We do awful things, and we let awful things be done to people, and then we tweet about knowing how these things happened all along, and it's the latter that seems to be the most important thing.   It seems trivial to say this, but there are going to be long term ethical and political implications to seeing the world this way.  And that frightens me.


Saturday, October 25, 2014

Cash is the limit point of irony, or, things that have been in my head for a long time

If any of you were reading me five years ago, you might recall that one of my many failed projects was an examination of hipsterdom.  Back in 2009, this would have been cutting edge research, but because I was either lazy or busy (or other things that one could discern from this blog back in the day...) I never got past the first piece I did on the Black Hoof, which has become an institution.

I talked about hipsters as an artifact of late capitalism.  I thought that sounded pretty novel - well, it turns out that pretty much everyone already thought this.  Indeed, N+1, the literary magazine founded by white guys my age (like me!) published a book called "What was the hipster?", which I got with my subscription to, uh, N+1.

It's a good little book, and it kind of killed my project, in part because it had so much more authority than my blog, and better research too.  But there was always one thing that bugged me about the book, of which a good excerpt is here, which was that Mark Grief, the author of the piece, stated that the hipster emerged in 1999.  I don't really disagree with him, but I've always been convinced that the hipster aesthetic emerged before that, and my evidence for this has always been Fiona Apple's "Criminal" video:


Actually, I'll just say right now that I think this video pretty much invented the aesthetic.  By which I mean it made the 70's look like the 90's, and this is where we are now, isn't it?  Go back and watch and episode of Friends, or the last season of Seinfeld, and tell me they haven't aged.  But this?  It could have been filmed yesterday.  Or 10 years ago, even!  But this video is closer to 20 years old, which is mind boggling.  (Oddly enough, Tidal represents one of maybe 10 popular music albums I've purchased in the past 20 years, most of which happened around 1997-98.)

The reality is that the most authority I've ever had on this is when I wrote a post eight years ago about Ossington Avenue, and it's kind of cool because Ossington is so unrecognizable now in that piece, entirely due to hipster gentrification (I'm actually using this term ironically, just wait!)

It captured a moment, and also my own ambivalence about my role in the world, which at that time was centered around Queen and Ossington. (This ambivalence is a large part of why I post so infrequently now)

But I do have a couple of things to say about hipsters that I couldn't say five years ago. Besides my Fiona Apple Conjecture,  I'm pretty sure the early 21st Century hipster and what we refer to as hipsters now are two totally different things - the early version were people who get referred to as the shock troops of gentrification - they gave a place a cool edginess, but usually without the scariness of the Other -they somehow felt both welcoming and exclusive.  I'm thinking of a place like the Communist's Daughter, which is now an institution.  Or the Lakeview Diner, which was an institution before its makeover, and is now an institution.

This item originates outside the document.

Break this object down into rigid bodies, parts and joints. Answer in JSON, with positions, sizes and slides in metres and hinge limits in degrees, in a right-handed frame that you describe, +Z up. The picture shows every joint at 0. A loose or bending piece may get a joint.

But always lurking in the background were people like me - thirtysomething upper middle class white people. We were waiting there, letting the hipsters do the heavy lifting, and then we got in there and built condos and squeezed out the original hipsters.  But the process was so strangely organic, with Category 1 hipsters becoming Category 2 hipsters once they got a job in the civil service, that no one really noticed that the hipster, who everyone associated with say, Dash Snow, somehow became the hipster of the Portlandia series, that is, bourgeois, domesticated. 

The hipster that Mark Grief describes died out a while ago, but it still signifies two things - people with big glasses and lumberjack shirts, and then people who own the bars these people drink at.  They kind of look the same, but they seem to represent two very different things.

I mean, you can have conservative hipsters now!  There are actually guys, who wear lumberjack shirts and have beards with short, pomaded hair, and who vote for Stephen Harper.  I've met them.  This is not something I could have imagined 10 years ago.  Hipsterdom is rather like punk now - something a lot of people loathed, and a lot of people loved, but now it's just an aesthetic.

This is also why I got tired of writing about this stuff - I wanted to deconstruct the irony that the  hipster, in the movement's (actually not bad) celebration of kitsch and trash begat the $15 macaroni and cheese. But in doing this it also meant participating economically by consuming all this expensive crap. Because the only way one could participate in being a hipster was by paying $20 for a hamburger and fries, which was actually a pretty good sign that the way I, and everyone else, was talking about hipsters was deeply, deeply confused.  For a brief moment, hip meant affordable and interesting.  But then irony got expensive.

There's maybe no better example of this now than Wallflower.  It's a bar on Dundas near Lansdowne.  I was first attracted to it because it has that faded charm that so many bars in Berlin have. (Yes, I am aware of the fact that just saying that says a lot about me, but here we are!)

But then they charge $6 for a "mug" of beer, which actually works out to $8 a pint, and it occurred to me that I was not in a Category 1 hipster bar, but a Category 2 hipster bar.  By which I mean that people with money, who want to make money, are running Wallflower - it is such a calculated environment, but not in the way a fancy restaurant is, no, all the calculation is in the effort the owners took in hiding its calculatedness.  Hey, it's really just a low key relaxed place, with distressed wood and faded wallpaper.  And expensive beer served in a way that evokes drinking out of mason jars.  

There is some irony in this digression - I'm pretty sure that the person who owns Wallflower owns the Communist's Daughter.  So there's a circle there, somewhere.

But I am boring myself with this, and I didn't really have a point except that this has been laying in the fragments of my mind for a while, and now that it's gone, I can make room for other thoughts.  At least I think that's how it works.